A high performing leadership/executive team becomes critical with a team of this size. It’s important to carve out time to invest in creating strong relationships between leaders, align on ways of working, creating, and strategizing. Planning effective leadership offsites and strategy planning sessions is part of keeping these team members functioning cohesively.

At this size of an organization, you likely have eight or so managers with teams of 10 direct reports. Now it’s time to start thinking about how to support your management function more holistically. Manager training becomes doubly important to ensure the team and projects are tended to and executed as expected.

Defining a clear approach to assessing performance, making promotions, and compensation becomes important at this stage as well — this is for the whole team, not just the manager set.

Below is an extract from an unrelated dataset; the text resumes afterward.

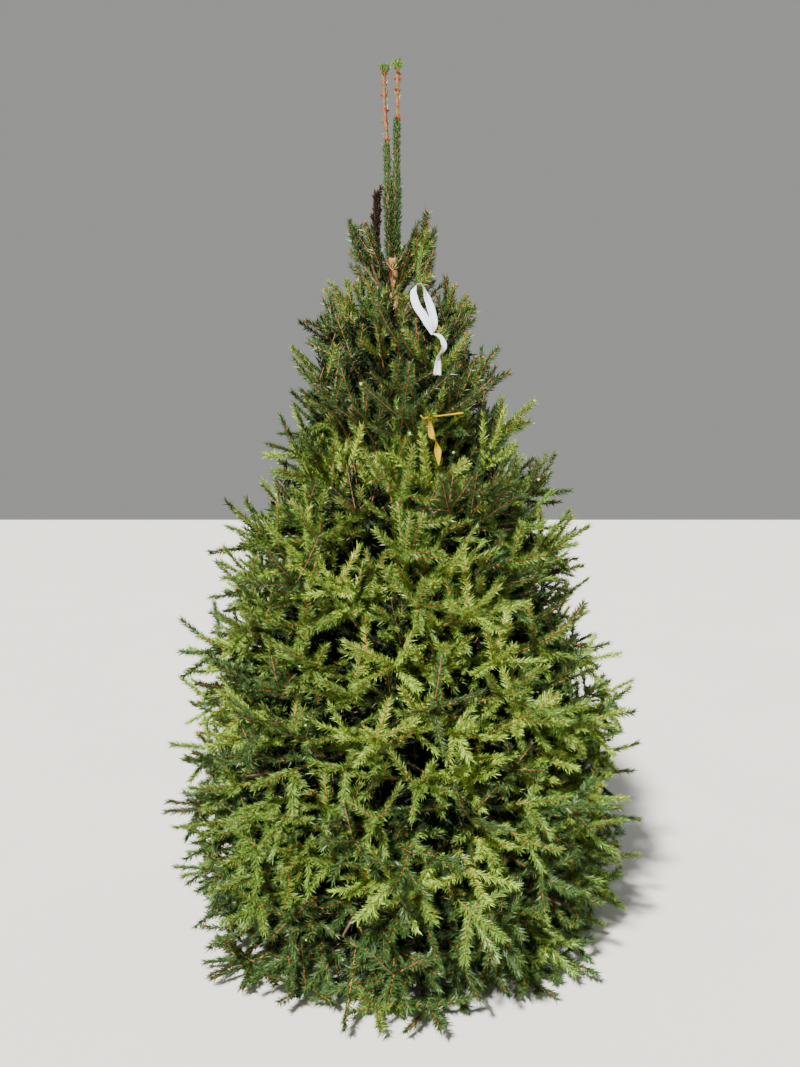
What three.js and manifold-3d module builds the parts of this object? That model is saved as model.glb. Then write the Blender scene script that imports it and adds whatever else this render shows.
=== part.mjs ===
/**
 * A young Norway spruce with a double leader, standing rooted at ground level.
 *
 * Millimetres, +Z up, origin at the middle of the flat cut under the trunk. The view from -Y is
 * the front. Six tiers of foliage stand round one trunk, which stays whole up to its fork. Two
 * living leaders and a short dead one rise from the fork.
 *
 * A place in the crown is told in three numbers: how far out it is, its bearing round the trunk,
 * and the height on the trunk that a bough through it springs from. Boughs rise steeply near the
 * top and sag a little near the ground, so this last number follows them outwards, and each mass
 * of foliage owns a range of bearings and a range of spring heights.
 */
import * as THREE from "three";
import { mergeVertices } from "three/addons/utils/BufferGeometryUtils.js";
import Module from "manifold-3d";

const wasm = await Module();
wasm.setup();

// Driving sizes of the whole tree.
const TREE_HEIGHT = 3185;
const FORK_HEIGHT = 2462;
const CROWN_TOP = 2700;
const WIDEST_HEIGHT = 420;
const WIDEST_RADIUS = 915;
const GROUND_CLEARANCE = 18;
const CLEAR = 0.3; // between pieces that carry each other
const SPACE_EDGE = 5; // that foliage keeps inside the edge of its own space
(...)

For a Team of 150–200 People

While tending to the executive team’s players will be an ongoing process, once a company hits 150–200 people, there’s another great turning — the “Turning the Team for the Second Time.” There are key moments where, as the CEO, you will look at your exec team and see that about 50% need to be up-leveled.

For a Team of 300 People

When the company reaches this size, we see the need for flawless communication at scale. Internal communications becomes increasingly critical to ensure cultural consistency. It helps to have engaging and effective all hands and selective yet compelling all company emails. While these are needed at every stage of the business, it becomes hypercritical when the CEO and the leadership team have no direct communication with most of the employees.

Up until a team size of 200–300 people, you can outsource your Learning and Development (L&D) function. As the company approaches 200 people, the company needs a dedicated L&D function in-house, which becomes imperative as the team grows towards and beyond 1000 people.